Stored items:
____

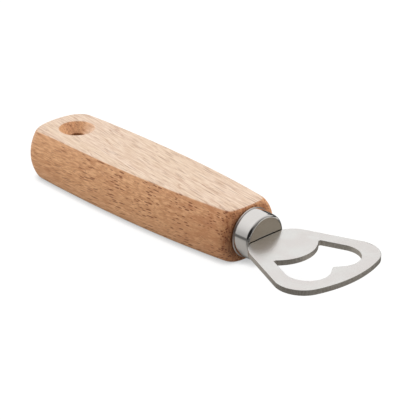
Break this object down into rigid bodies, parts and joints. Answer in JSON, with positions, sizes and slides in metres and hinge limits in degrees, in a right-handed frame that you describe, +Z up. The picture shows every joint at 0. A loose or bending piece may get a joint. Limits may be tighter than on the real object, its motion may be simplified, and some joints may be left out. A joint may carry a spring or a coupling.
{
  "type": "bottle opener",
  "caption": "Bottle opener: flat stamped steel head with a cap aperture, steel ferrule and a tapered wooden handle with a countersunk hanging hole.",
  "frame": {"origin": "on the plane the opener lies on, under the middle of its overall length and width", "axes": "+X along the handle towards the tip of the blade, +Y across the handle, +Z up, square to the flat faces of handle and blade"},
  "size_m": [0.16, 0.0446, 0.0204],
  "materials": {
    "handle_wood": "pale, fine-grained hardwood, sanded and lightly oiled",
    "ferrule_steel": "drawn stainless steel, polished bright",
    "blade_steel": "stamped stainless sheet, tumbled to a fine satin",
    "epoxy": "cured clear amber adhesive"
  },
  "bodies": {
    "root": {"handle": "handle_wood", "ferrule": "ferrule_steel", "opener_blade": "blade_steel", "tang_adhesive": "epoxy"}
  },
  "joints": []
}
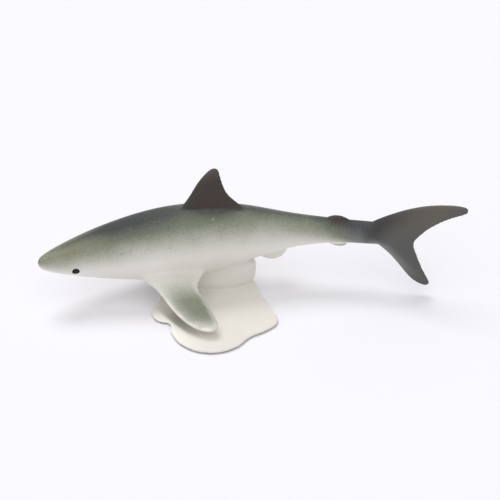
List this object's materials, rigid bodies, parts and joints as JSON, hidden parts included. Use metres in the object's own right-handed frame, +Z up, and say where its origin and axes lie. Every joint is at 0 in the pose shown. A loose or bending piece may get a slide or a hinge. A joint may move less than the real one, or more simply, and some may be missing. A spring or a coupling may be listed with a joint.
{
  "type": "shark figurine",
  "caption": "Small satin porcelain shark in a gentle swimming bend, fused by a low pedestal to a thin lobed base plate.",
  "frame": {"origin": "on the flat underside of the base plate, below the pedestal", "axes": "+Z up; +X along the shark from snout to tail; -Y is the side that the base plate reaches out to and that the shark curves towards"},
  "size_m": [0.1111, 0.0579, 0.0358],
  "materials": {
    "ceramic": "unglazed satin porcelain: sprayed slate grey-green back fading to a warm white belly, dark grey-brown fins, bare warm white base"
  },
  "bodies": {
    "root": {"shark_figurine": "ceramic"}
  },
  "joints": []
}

____

**Directions**.
Make an exact copy of every entry.

**Solution to the problem**.
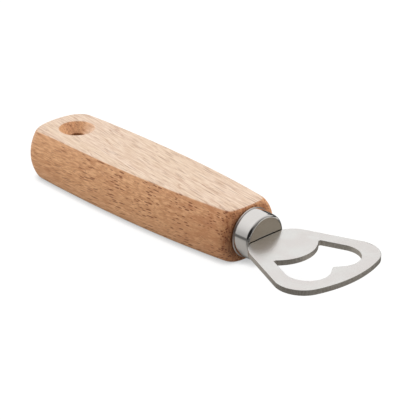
Break this object down into rigid bodies, parts and joints. Answer in JSON, with positions, sizes and slides in metres and hinge limits in degrees, in a right-handed frame that you describe, +Z up. The picture shows every joint at 0. A loose or bending piece may get a joint. Limits may be tighter than on the real object, its motion may be simplified, and some joints may be left out. A joint may carry a spring or a coupling.
{
  "type": "bottle opener",
  "caption": "Bottle opener: flat stamped steel head with a cap aperture, steel ferrule and a tapered wooden handle with a countersunk hanging hole.",
  "frame": {"origin": "on the plane the opener lies on, under the middle of its overall length and width", "axes": "+X along the handle towards the tip of the blade, +Y across the handle, +Z up, square to the flat faces of handle and blade"},
  "size_m": [0.16, 0.0446, 0.0204],
  "materials": {
    "handle_wood": "pale, fine-grained hardwood, sanded and lightly oiled",
    "ferrule_steel": "drawn stainless steel, polished bright",
    "blade_steel": "stamped stainless sheet, tumbled to a fine satin",
    "epoxy": "cured clear amber adhesive"
  },
  "bodies": {
    "root": {"handle": "handle_wood", "ferrule": "ferrule_steel", "opener_blade": "blade_steel", "tang_adhesive": "epoxy"}
  },
  "joints": []
}
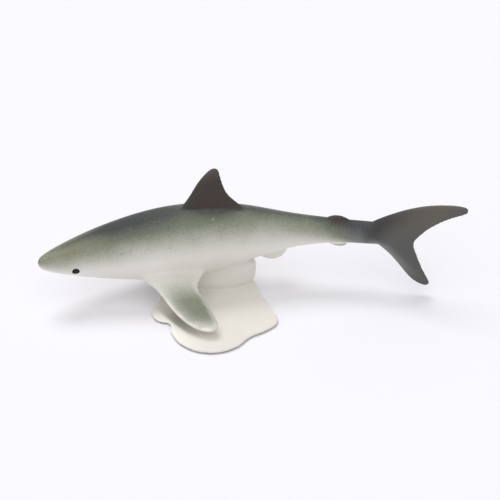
List this object's materials, rigid bodies, parts and joints as JSON, hidden parts included. Use metres in the object's own right-handed frame, +Z up, and say where its origin and axes lie. Every joint is at 0 in the pose shown. A loose or bending piece may get a slide or a hinge. A joint may move less than the real one, or more simply, and some may be missing. A spring or a coupling may be listed with a joint.
{
  "type": "shark figurine",
  "caption": "Small satin porcelain shark in a gentle swimming bend, fused by a low pedestal to a thin lobed base plate.",
  "frame": {"origin": "on the flat underside of the base plate, below the pedestal", "axes": "+Z up; +X along the shark from snout to tail; -Y is the side that the base plate reaches out to and that the shark curves towards"},
  "size_m": [0.1111, 0.0579, 0.0358],
  "materials": {
    "ceramic": "unglazed satin porcelain: sprayed slate grey-green back fading to a warm white belly, dark grey-brown fins, bare warm white base"
  },
  "bodies": {
    "root": {"shark_figurine": "ceramic"}
  },
  "joints": []
}